Column Type Description
frac_maker float64 Fraction of trades in which the user was the maker
maker_volume float64 Lifetime volume traded as maker (USDC)
frac_maker_volume float64 Maker share of lifetime volume
maker_txn_to_trade_ratio float64 Ratio of maker transactions to maker trades

Buy / sell split

Column Type Description
frac_buys float64 Fraction of trades that were buys (taker bought conditional tokens)
buy_volume float64 Lifetime buy volume (USDC)
sell_volume float64 Lifetime sell volume (USDC)
net_volume float64 buy_volume - sell_volume
buy_sell_ratio float64 buy_volume / sell_volume
avg_trade_imbalance float64 Mean per-trade buy/sell imbalance

Activity dates and span

Column Type Description
first_trade datetime[ns, UTC] Timestamp of the user's first trade
last_trade datetime[ns, UTC] Timestamp of the user's last trade
first_trade_date date Calendar date of first_trade (UTC)
last_trade_date date Calendar date of last_trade (UTC)
active_days uint32 Number of distinct UTC calendar days on which the user traded
trading_span_days int64 Days between first_trade_date and last_trade_date
active_day_ratio float64 active_days / trading_span_days
trades_per_week float64 Lifetime trades per week (over the active span)

Schedule / hour of day

Column Type Description
frac_night_trading float64 Fraction of trades during nighttime hours (UTC)
frac_weekend_trading float64 Fraction of trades on Saturday or Sunday (UTC)
frac_day_trading float64 Fraction of trades during daytime hours (UTC)
peak_trading_hour int8 Hour of day with the most trades (0–23 UTC)

Trading rhythm

Column Type Description
median_time_between_trades float64 Median seconds between consecutive trades
trading_regularity float64 Measure of how evenly spaced trades are (higher = more regular)
burst_trading_score float64 Burstiness score — higher means trades cluster into short bursts

Market-life timing

Column Type Description
avg_time_to_resolution float64 Mean seconds from trade timestamp to the parent market's resolution
avg_market_age_at_trade float64 Mean seconds since market start at trade time
frac_early_trader float64 Fraction of trades placed in the early life of the market
frac_late_trader float64 Fraction of trades placed late in the market's life
frac_new_market_trades float64 Fraction of trades in markets that opened recently
frac_closing_market_trades float64 Fraction of trades in markets close to resolution

Market mix

Column Type Description
frac_binary_markets float64 Fraction of trades in binary markets
frac_multi_outcome float64 Fraction of trades in markets with more than two outcomes
avg_market_volume float64 Mean total volume of the markets the user traded
avg_market_liquidity float64 Mean liquidity proxy of the markets the user traded
avg_trades_per_market float64 Mean number of the user's trades per traded market
avg_volume_per_market float64 Mean of the user's volume per traded market (USDC)

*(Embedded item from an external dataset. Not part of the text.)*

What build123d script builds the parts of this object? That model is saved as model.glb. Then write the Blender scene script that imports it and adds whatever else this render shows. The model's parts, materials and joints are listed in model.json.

Concentration (Herfindahl indices)

Column Type Description
category_hhi float64 HHI over the user's category volume shares
category_entropy float64 Shannon entropy of the user's category volume distribution
category_hhi_inverse float64 1 / category_hhi (effective number of categories)
counterparty_hhi float64 HHI over the user's counterparty volume shares
counterparty_hhi_inverse float64 1 / counterparty_hhi
counterparty_ratio float64 Counterparties per trade ratio
repeat_counterparty_rate float64 Fraction of trades against a previously-seen counterparty
market_hhi float64 HHI over the user's market volume shares
market_hhi_inverse float64 1 / market_hhi

Position management

Column Type Description
oneshot_ratio float64 Fraction of market positions opened and closed in a single trade
frac_both_sides float64 Fraction of markets in which the user traded both Yes and No
avg_positions_per_market float64 Mean number of distinct open positions per market
position_turnover float64 Volume-weighted measure of how quickly positions are turned over
round_trip_rate float64 Fraction of trades that complete a round trip (open + close)
frac_held_to_resolution float64 Fraction of positions held until the market resolved
avg_holding_duration float64 Mean seconds a position is held before being closed or resolved

Per-category activity

Column Type Description
frac_politics float64 Volume share traded in Politics
frac_sports float64 Volume share traded in Sports
frac_crypto float64 Volume share traded in Crypto
frac_other_categories float64 Volume share in categories other than the three above
traded_sports int8 1 if the user has any trades in Sports, else 0
traded_crypto int8 1 if the user has any trades in Crypto, else 0
traded_finance int8 1 if the user has any trades in Finance, else 0
traded_politics int8 1 if the user has any trades in Politics, else 0
traded_tech int8 1 if the user has any trades in Tech, else 0
traded_culture int8 1 if the user has any trades in Culture, else 0
traded_weather int8 1 if the user has any trades in Weather, else 0

Wash-trader interaction

Wash trading is detected via counterparty HHI (see Methodology) but features are computed over all activity, including suspected wash trades. If you want to exclude suspected wash traders, filter on a threshold of counterparty_hhi (the paper uses >= 0.5).